# EXERCISE GOAL
Search the data for the string "shown" and gather each line it is in.

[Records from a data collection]
## Start

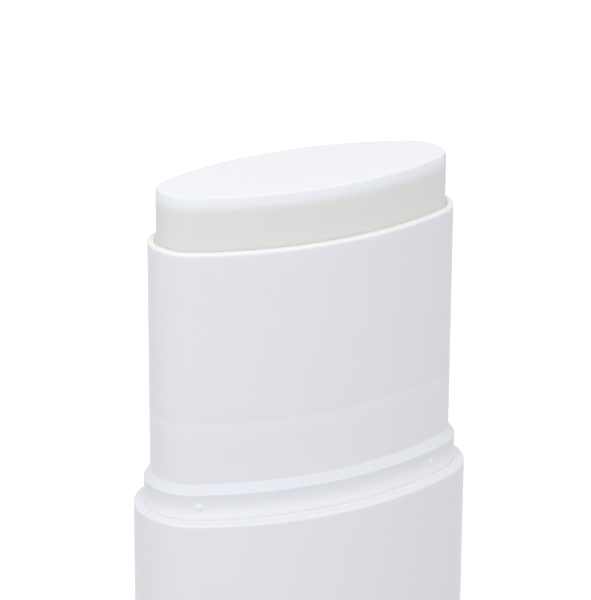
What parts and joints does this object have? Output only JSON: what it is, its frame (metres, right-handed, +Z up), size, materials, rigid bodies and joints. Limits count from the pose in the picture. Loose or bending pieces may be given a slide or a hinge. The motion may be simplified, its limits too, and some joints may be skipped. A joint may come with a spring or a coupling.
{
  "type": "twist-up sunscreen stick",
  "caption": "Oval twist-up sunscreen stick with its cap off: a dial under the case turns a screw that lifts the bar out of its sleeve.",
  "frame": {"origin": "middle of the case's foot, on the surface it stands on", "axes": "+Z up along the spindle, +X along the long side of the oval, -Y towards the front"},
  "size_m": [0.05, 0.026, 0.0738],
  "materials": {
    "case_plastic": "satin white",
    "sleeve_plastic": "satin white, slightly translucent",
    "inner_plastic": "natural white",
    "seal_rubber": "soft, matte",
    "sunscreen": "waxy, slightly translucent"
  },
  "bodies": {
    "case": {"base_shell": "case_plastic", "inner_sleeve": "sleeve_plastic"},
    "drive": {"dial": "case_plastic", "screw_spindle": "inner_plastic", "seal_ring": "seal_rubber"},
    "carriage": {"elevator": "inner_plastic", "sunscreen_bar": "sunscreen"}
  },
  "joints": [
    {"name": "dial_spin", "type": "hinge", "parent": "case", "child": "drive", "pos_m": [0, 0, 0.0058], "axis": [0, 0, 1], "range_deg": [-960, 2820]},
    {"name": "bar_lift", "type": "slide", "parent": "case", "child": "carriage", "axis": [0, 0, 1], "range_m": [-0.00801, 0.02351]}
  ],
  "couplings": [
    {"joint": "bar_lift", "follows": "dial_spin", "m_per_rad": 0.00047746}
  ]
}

## End
## Start

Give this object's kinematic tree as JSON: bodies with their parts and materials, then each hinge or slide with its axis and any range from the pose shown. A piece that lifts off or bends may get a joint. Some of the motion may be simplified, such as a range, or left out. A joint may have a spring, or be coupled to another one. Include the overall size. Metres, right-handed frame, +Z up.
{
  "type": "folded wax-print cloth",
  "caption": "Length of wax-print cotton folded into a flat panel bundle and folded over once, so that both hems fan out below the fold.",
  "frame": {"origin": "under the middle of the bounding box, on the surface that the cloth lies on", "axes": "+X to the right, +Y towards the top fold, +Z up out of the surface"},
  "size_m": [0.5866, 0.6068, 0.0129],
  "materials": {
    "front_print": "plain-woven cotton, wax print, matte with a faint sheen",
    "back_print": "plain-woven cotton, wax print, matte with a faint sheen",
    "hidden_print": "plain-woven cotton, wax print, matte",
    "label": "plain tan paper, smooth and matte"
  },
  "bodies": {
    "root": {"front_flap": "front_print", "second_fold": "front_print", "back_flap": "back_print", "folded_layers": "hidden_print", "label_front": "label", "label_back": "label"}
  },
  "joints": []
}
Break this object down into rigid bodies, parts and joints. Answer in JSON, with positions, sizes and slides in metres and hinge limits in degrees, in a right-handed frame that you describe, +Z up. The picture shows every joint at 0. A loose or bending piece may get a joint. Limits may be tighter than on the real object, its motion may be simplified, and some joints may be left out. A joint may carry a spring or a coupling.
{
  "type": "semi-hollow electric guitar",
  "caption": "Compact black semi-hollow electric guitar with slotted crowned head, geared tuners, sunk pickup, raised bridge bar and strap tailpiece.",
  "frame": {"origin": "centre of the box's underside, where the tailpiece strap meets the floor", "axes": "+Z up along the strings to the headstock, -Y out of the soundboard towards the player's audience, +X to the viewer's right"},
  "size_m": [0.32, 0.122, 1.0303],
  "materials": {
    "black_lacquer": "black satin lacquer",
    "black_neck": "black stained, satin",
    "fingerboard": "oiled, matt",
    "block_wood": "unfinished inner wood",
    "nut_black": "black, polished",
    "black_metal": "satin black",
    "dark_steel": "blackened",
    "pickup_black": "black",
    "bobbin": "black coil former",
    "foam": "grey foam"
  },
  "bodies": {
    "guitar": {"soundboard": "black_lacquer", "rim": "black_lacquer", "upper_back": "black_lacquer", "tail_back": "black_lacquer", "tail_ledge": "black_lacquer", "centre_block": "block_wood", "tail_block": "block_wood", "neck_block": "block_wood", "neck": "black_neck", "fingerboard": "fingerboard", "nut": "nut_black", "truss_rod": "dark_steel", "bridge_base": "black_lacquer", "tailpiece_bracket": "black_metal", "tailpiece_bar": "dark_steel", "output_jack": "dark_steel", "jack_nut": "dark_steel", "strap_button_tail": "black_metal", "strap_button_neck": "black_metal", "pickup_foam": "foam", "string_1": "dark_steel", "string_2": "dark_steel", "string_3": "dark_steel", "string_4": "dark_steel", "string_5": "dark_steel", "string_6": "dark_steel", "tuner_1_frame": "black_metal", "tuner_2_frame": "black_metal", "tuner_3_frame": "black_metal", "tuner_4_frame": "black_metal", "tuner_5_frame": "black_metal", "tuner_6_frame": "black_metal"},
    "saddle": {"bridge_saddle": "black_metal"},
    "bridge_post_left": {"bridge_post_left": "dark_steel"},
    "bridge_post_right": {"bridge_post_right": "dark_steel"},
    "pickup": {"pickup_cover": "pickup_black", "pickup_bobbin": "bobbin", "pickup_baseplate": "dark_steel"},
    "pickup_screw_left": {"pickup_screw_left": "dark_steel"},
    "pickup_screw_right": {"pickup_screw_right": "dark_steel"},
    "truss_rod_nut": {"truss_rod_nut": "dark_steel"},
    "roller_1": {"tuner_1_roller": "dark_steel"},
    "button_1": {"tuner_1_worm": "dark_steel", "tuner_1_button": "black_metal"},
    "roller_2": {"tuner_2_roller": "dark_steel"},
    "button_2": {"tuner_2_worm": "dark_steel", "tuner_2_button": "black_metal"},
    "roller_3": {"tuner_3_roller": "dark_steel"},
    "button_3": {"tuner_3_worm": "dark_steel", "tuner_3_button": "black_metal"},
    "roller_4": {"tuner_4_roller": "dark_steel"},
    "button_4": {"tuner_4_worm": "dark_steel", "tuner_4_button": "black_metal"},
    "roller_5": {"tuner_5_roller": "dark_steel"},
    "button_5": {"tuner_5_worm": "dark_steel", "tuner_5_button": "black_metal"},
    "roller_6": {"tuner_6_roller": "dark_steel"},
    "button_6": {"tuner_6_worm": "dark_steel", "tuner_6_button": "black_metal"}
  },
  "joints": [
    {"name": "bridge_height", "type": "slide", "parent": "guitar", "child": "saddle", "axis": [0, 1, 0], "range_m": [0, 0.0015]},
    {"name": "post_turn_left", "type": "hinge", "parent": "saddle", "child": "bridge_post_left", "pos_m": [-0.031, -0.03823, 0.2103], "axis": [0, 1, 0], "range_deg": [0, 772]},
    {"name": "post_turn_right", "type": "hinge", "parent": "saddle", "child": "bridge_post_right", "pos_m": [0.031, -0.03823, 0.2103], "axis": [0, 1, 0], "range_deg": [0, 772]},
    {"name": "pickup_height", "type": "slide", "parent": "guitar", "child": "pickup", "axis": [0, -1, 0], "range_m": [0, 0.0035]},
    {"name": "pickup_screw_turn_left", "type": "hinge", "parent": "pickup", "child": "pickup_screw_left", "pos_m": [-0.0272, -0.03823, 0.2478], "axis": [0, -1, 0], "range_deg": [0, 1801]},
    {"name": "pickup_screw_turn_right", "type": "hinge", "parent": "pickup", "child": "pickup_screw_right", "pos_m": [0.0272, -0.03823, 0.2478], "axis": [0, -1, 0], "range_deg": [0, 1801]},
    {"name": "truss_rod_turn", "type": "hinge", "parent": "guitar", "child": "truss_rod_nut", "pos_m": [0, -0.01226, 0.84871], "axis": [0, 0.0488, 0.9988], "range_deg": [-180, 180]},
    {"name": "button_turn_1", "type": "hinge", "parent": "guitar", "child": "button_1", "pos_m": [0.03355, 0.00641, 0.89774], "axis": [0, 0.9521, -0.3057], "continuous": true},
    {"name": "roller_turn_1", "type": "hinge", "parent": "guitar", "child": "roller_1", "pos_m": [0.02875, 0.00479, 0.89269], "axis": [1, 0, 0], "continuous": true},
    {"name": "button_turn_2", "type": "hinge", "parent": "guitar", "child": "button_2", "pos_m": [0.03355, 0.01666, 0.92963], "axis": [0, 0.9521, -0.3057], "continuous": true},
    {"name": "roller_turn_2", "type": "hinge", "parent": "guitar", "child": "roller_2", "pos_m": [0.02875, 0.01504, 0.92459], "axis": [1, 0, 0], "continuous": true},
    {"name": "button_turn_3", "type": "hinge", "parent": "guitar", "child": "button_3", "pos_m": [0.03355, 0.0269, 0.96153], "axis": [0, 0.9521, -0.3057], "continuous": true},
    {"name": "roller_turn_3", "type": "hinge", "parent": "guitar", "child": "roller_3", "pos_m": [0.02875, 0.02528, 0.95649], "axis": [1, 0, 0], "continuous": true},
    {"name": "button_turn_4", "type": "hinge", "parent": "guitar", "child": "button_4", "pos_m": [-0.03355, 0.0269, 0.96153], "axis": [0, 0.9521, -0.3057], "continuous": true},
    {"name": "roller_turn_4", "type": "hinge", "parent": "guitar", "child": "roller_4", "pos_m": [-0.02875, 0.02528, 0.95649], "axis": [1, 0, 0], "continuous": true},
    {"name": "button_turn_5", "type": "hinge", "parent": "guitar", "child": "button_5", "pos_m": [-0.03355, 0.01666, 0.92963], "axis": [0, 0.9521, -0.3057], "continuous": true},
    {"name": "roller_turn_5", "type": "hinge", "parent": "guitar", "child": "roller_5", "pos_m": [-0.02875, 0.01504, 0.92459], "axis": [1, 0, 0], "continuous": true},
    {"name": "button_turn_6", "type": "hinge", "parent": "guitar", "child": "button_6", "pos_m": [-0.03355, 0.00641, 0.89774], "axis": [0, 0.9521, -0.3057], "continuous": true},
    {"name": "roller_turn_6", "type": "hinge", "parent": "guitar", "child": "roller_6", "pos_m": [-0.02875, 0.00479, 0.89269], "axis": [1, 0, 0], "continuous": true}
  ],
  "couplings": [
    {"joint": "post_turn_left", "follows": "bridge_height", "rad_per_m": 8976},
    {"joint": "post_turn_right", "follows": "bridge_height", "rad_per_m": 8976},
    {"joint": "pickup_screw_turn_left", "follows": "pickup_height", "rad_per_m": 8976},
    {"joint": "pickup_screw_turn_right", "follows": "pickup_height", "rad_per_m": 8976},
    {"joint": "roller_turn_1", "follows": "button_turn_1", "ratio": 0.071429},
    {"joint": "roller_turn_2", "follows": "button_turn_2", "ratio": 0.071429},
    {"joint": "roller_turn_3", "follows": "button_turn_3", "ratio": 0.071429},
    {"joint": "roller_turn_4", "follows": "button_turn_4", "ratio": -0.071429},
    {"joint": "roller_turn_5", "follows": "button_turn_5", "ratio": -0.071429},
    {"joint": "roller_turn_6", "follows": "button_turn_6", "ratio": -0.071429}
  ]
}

## End
## Start

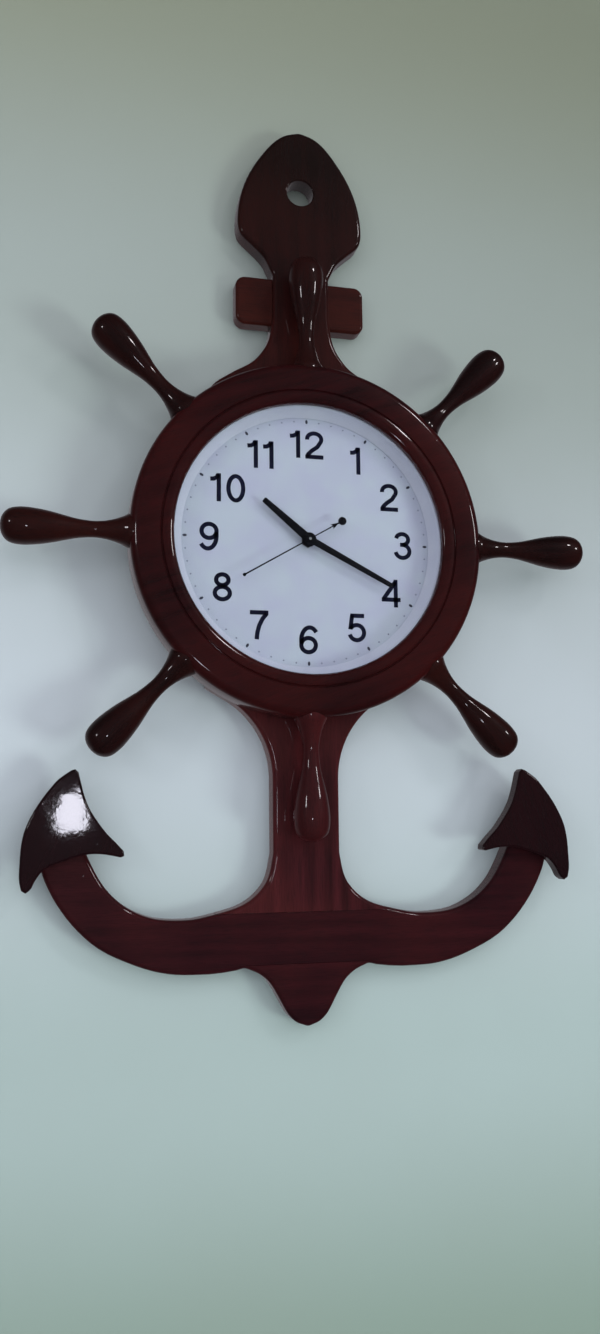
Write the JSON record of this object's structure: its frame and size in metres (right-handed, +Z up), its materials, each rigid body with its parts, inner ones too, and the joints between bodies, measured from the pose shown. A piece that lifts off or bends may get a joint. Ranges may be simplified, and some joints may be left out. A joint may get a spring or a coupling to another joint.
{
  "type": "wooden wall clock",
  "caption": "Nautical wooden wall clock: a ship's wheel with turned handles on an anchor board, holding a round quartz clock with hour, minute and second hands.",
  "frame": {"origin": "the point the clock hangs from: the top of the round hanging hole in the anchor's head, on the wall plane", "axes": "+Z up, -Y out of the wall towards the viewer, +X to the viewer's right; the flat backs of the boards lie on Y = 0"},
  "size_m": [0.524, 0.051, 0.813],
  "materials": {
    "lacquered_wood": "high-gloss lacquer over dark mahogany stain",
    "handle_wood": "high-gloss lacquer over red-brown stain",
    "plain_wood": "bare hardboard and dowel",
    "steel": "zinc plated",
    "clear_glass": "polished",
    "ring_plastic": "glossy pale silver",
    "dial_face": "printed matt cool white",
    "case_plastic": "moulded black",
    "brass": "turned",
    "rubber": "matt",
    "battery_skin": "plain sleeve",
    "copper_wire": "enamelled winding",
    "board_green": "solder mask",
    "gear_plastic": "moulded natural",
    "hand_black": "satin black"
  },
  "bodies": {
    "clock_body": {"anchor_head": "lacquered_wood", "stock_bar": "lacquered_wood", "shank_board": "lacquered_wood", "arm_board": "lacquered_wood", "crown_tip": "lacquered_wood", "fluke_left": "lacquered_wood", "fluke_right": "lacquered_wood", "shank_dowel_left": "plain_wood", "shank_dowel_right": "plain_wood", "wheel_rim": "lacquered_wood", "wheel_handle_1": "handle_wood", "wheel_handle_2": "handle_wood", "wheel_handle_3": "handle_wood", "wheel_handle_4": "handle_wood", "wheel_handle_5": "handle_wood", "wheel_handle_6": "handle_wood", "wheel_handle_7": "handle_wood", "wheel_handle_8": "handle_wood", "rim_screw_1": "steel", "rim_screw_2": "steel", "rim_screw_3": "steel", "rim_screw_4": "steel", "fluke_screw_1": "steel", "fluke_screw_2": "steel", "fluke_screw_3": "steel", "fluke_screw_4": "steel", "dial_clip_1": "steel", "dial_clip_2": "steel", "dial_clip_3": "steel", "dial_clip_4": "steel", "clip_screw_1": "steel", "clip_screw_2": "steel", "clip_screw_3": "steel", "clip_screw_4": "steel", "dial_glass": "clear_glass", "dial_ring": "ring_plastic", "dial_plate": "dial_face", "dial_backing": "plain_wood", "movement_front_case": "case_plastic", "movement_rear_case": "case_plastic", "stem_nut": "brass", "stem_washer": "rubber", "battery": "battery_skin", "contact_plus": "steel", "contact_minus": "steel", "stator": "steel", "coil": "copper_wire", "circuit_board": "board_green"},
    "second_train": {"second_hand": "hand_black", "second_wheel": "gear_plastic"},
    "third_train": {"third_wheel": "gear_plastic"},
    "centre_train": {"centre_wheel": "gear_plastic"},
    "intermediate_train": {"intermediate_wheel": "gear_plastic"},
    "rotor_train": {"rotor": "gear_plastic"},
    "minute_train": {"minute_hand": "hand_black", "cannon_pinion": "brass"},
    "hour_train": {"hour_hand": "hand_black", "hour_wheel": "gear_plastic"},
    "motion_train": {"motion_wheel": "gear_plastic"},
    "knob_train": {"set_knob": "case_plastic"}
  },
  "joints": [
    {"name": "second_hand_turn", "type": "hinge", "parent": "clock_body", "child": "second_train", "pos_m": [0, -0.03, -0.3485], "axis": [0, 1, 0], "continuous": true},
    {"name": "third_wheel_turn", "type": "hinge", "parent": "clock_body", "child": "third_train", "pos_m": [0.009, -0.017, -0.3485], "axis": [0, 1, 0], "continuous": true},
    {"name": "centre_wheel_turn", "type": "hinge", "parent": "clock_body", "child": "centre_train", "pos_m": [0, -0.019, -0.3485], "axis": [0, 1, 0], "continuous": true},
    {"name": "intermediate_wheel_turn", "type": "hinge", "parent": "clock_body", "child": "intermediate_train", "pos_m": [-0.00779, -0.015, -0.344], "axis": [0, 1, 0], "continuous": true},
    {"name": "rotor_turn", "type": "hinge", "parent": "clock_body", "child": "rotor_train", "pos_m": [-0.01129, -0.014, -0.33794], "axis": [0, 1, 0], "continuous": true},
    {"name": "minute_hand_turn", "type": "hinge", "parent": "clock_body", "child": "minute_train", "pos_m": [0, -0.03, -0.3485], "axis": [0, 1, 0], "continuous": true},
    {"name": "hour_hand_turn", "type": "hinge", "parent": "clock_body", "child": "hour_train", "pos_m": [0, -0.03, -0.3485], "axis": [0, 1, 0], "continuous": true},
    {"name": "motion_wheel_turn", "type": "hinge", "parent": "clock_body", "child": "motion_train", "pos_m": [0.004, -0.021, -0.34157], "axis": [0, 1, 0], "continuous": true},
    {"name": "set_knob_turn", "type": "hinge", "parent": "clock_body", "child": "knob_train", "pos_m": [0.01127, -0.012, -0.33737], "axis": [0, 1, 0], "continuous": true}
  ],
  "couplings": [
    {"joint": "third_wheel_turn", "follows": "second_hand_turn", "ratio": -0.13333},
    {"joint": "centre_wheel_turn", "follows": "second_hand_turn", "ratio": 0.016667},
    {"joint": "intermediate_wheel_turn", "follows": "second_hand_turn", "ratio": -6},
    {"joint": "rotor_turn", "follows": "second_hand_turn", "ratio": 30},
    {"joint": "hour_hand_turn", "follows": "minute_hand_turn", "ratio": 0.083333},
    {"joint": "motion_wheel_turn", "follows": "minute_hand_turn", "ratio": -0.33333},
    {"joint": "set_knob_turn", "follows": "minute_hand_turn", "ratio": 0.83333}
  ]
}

## End

# WRITTEN SOLUTION
Give this object's kinematic tree as JSON: bodies with their parts and materials, then each hinge or slide with its axis and any range from the pose shown. A piece that lifts off or bends may get a joint. Some of the motion may be simplified, such as a range, or left out. A joint may have a spring, or be coupled to another one. Include the overall size. Metres, right-handed frame, +Z up.
Write the JSON record of this object's structure: its frame and size in metres (right-handed, +Z up), its materials, each rigid body with its parts, inner ones too, and the joints between bodies, measured from the pose shown. A piece that lifts off or bends may get a joint. Ranges may be simplified, and some joints may be left out. A joint may get a spring or a coupling to another joint.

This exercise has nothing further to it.